The interview winds down with some scattergun chatter about a new Smith Street album (“All the songs are written, but we just need to find time to all get together to finish it which is difficult now because half of the band live over here”), The Front Bottoms (“I got to see them play a one off show in Williamsburg, and we’ve toured with them in Australia but seeing them play to their home crowd was insane. I almost cried watching my friends do something that powerful”), and his unreleased hip-hop album (“I broke my collarbone and I was on loads of painkillers and couldn’t play guitar. So I made beats on a Casio keyboard and recorded a rap album; it’s fucking horrible, it’s really bad”). I offer forth a moniker of Ghostface Wilah for any future rap projects (“In light of the Action Bronson thing I don’t want to fuck with Ghostface. Don’t fuck with Wu-Tang, just don’t it”) and we end a rather heavy interview with some silliness.
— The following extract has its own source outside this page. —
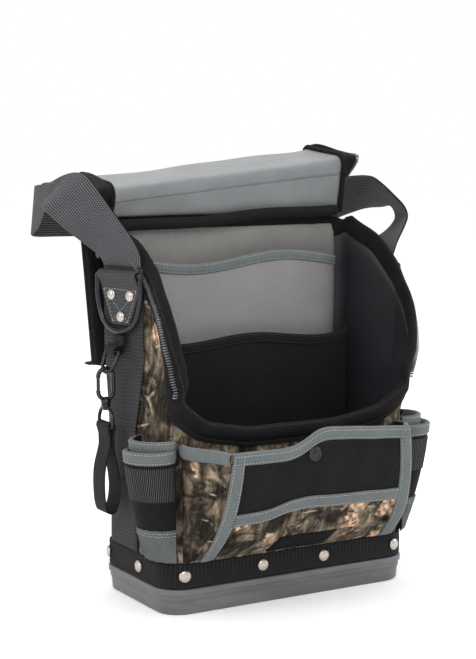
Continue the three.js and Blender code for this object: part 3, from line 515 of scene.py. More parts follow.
def dash(at, along, out, length, width, height):
    """One stitch: a low ridge lying on a surface."""
    along = along.normalized()
    across = out.cross(along).normalized()
    points = []
    for step, swell in ((-0.5, 0.45), (-0.25, 1), (0.25, 1), (0.5, 0.45)):
        middle = at + along * length * step
        points += [middle - across * width * swell / 2, middle + out * height * swell,
                   middle + across * width * swell / 2]
    faces = []
    for i in range(3):
        a = i * 3
        faces += [(a, a + 1, a + 4, a + 3), (a + 1, a + 2, a + 5, a + 4), (a + 2, a, a + 3, a + 5)]
    faces += [(2, 1, 0), (9, 10, 11)]
    return points, faces


def resample(path, spacing):
    """Points along a polyline at even spacing, each with its direction."""
    out = []
    carry = 0.0
    for a, b in zip(path, path[1:]):
        length = (b - a).length
        if length < 1e-9:
            continue
        t = carry
        while t < length:
            out.append((a.lerp(b, t / length), (b - a).normalized(), t / length))
            t += spacing
        carry = t - length
    return out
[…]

The show later that evening is a triumph. There are familiar faces everywhere and each one has a childlike grin on it. Every word is sung back, people throw themselves off the stage and when someone falls they're pulled back up straight away. The biggest cheer of the night comes when Wil introduces Wipe That Shit Eating Grin Off Your Punchable Face, and it’s a beautiful realisation that people over 15,000km away from Australia truly care about what they’re singing. It’s during the chorus of that song, screamed back by every person in the venue, that I realise what the true beauty of Shit Eating Grin and the band as a whole is; it’s that when Wil sings “change is gonna come”, you don’t doubt him for a second.